(Structured object records)
>>
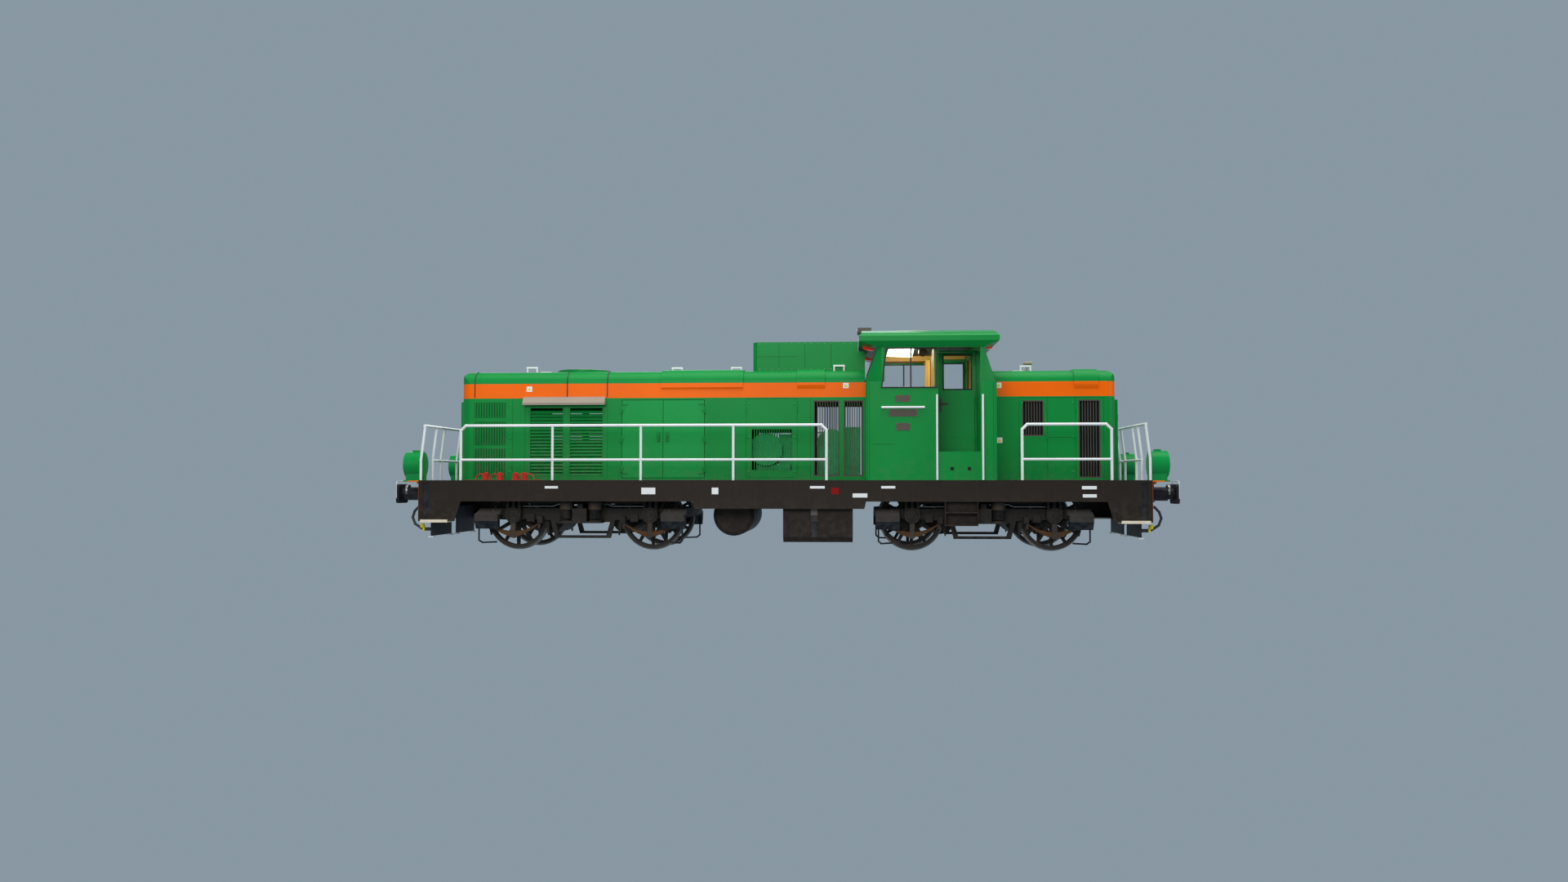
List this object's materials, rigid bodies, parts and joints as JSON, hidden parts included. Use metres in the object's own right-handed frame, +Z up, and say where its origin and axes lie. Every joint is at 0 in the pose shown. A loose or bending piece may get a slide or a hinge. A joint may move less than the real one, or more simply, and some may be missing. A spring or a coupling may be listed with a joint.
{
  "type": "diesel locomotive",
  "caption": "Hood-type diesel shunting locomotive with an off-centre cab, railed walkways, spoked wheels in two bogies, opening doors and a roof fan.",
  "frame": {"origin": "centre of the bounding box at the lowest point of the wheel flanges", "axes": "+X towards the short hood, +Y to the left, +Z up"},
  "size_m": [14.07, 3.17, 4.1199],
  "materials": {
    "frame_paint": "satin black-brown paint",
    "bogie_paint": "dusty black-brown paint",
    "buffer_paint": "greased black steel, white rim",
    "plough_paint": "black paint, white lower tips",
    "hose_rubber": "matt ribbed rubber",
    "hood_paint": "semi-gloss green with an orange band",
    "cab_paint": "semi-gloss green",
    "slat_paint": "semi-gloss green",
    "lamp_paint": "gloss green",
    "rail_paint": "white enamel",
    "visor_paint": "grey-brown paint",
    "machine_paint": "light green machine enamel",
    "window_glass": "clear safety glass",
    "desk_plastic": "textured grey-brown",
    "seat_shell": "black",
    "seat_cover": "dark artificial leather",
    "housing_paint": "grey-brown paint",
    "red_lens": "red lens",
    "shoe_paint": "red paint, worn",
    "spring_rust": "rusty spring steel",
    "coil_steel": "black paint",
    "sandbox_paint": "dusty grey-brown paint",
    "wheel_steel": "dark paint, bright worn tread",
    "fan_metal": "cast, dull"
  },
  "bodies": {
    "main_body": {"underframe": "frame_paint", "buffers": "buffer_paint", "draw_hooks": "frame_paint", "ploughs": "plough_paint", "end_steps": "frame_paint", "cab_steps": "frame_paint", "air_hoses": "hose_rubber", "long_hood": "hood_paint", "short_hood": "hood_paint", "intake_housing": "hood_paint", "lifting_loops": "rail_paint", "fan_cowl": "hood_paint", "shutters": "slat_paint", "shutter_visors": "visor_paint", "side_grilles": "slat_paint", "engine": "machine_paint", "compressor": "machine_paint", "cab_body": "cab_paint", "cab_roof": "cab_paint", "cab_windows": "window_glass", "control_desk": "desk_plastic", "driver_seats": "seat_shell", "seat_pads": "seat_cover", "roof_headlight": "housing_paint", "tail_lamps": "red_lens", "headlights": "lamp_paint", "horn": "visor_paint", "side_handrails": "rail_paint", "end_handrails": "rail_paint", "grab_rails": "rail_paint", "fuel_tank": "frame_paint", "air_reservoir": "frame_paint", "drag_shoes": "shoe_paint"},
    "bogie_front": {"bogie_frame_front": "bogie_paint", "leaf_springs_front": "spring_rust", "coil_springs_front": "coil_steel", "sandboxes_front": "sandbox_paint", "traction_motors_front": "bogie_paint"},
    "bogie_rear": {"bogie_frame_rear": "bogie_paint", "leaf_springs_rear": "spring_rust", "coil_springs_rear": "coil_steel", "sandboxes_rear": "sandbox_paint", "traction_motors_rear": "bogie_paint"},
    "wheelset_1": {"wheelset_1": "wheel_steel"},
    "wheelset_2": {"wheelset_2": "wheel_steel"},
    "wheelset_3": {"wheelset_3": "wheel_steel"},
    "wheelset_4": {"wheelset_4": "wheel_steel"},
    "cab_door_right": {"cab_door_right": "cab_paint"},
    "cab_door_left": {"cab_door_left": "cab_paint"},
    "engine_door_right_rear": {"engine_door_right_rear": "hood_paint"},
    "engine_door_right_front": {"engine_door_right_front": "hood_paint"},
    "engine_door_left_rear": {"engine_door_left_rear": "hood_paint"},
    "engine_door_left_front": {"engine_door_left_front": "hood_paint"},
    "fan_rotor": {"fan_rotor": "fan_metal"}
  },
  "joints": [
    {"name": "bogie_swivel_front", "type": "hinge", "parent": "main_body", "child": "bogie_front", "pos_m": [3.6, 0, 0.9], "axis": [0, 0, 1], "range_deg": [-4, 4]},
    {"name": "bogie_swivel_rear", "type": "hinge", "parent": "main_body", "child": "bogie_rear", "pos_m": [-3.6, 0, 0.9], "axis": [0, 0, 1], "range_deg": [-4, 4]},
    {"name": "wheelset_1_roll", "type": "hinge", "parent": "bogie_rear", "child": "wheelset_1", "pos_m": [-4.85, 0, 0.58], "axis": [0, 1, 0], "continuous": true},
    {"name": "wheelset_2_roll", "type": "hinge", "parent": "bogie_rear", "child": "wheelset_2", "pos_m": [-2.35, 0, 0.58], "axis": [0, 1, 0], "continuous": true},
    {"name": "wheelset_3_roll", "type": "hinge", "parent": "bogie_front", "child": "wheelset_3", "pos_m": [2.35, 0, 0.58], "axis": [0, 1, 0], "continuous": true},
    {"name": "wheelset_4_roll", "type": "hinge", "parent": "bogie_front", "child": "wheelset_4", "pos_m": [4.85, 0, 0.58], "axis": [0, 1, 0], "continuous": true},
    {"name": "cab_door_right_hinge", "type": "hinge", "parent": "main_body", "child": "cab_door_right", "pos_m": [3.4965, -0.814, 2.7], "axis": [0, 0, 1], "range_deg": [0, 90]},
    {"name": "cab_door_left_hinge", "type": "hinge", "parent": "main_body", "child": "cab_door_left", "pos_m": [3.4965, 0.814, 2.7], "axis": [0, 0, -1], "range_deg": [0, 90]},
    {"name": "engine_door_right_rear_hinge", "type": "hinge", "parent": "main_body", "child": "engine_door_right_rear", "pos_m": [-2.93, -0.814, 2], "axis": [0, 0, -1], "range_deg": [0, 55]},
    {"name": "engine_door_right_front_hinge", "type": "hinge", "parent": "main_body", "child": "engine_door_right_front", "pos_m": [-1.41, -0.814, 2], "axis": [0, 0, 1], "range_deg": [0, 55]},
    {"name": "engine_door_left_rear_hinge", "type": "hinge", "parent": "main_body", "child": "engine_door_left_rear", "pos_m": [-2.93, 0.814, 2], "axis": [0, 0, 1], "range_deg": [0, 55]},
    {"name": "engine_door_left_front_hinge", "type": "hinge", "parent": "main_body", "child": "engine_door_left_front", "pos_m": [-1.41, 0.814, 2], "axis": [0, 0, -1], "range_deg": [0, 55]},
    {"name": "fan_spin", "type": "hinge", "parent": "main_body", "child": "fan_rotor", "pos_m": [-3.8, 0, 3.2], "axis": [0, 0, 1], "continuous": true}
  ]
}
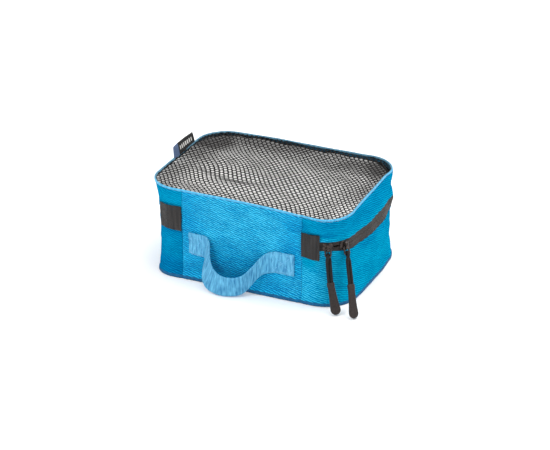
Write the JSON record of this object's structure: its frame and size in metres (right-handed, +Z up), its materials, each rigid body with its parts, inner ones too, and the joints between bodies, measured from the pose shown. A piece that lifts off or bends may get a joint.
<<
-- Written problem --
Of the lines in the data, how many contain the word "JSON"? Provide the number and nothing further.

-- Task output --
2